8. When will MiCA take effect?

MiCA will be implemented in phases, with stablecoin regulations expected to take effect in 2024. Other provisions related to broader crypto regulations will follow shortly after, ensuring a gradual transition to a more structured regulatory environment.

9. How should stablecoin issuers prepare for MiCA?

Stablecoin issuers looking to operate in the EU should take the following steps to comply with MiCA:

  1. Obtain Regulatory Approval: Apply for authorization in an EU member state and establish compliant governance structures.
  2. Strengthen Reserve Management: Ensure reserves meet MiCA’s liquidity and audit requirements.
  3. Enhance Transparency: Provide clear disclosures about stablecoin mechanisms, risks, and operational details.
  4. Prepare for Ongoing Compliance: Implement systems for regular reporting, audits, and risk assessments.

10. What does MiCA mean for the future of crypto regulation?

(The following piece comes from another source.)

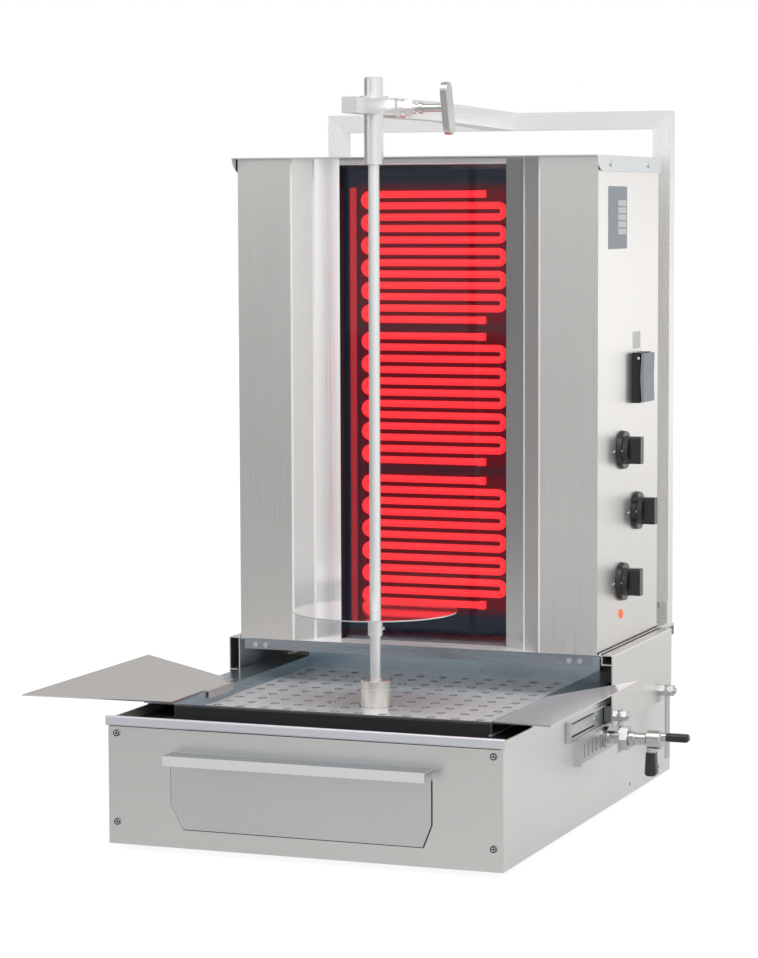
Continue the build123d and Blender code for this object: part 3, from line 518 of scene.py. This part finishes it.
def make_stud_tree():
    """Domed heads in rows and columns."""
    tree = new_tree("domed_studs", "GeometryNodeTree", [
        ("Radius", "NodeSocketFloat", 0.003),
        ("Columns", "NodeSocketInt", 2),
        ("Rows", "NodeSocketInt", 2),
        ("First", "NodeSocketVector", (0.0, 0.0, 0.0)),
        ("Column step", "NodeSocketVector", (0.1, 0.0, 0.0)),
        ("Row step", "NodeSocketVector", (0.0, 0.0, 0.1)),
        ("Flatness", "NodeSocketVector", (1.0, 0.4, 1.0)),
        ("Finish", "NodeSocketMaterial", None),
    ], [("Geometry", "NodeSocketGeometry")])
    given = add(tree, "NodeGroupInput").outputs
    columns = add(tree, "GeometryNodeMeshLine", mode="OFFSET")
    rows = add(tree, "GeometryNodeMeshLine", mode="OFFSET")
    grid = add(tree, "GeometryNodeInstanceOnPoints")
    flat_grid = add(tree, "GeometryNodeRealizeInstances")
    head = add(tree, "GeometryNodeMeshUVSphere")
    head.inputs["Segments"].default_value = 16
    head.inputs["Rings"].default_value = 8
    heads = add(tree, "GeometryNodeInstanceOnPoints")
    real = add(tree, "GeometryNodeRealizeInstances")
    paint = add(tree, "GeometryNodeSetMaterial")
    put = add(tree, "NodeGroupOutput")
    link = tree.links.new
    link(given["Columns"], columns.inputs["Count"])
    link(given["First"], columns.inputs["Start Location"])
    link(given["Column step"], columns.inputs["Offset"])
    link(given["Rows"], rows.inputs["Count"])
    link(given["Row step"], rows.inputs["Offset"])
    link(columns.outputs["Mesh"], grid.inputs["Points"])
    link(rows.outputs["Mesh"], grid.inputs["Instance"])
    link(grid.outputs["Instances"], flat_grid.inputs["Geometry"])
    link(given["Radius"], head.inputs["Radius"])
    link(flat_grid.outputs["Geometry"], heads.inputs["Points"])
    link(head.outputs["Mesh"], heads.inputs["Instance"])
    link(given["Flatness"], heads.inputs["Scale"])
    link(heads.outputs["Instances"], real.inputs["Geometry"])
    link(real.outputs["Geometry"], paint.inputs["Geometry"])
    link(given["Finish"], paint.inputs["Material"])
    link(paint.outputs["Geometry"], put.inputs["Geometry"])
    return tree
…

MiCA represents a significant milestone in the evolution of crypto regulations, signaling a shift toward greater oversight. Moving forward:

  • Other jurisdictions may follow suit, leading to a more globally coordinated regulatory landscape.
  • Stablecoins could become more widely adopted, as regulation increases trust and credibility.
  • The balance between regulation and innovation will be tested, as policymakers work to support technological advancements while mitigating risks.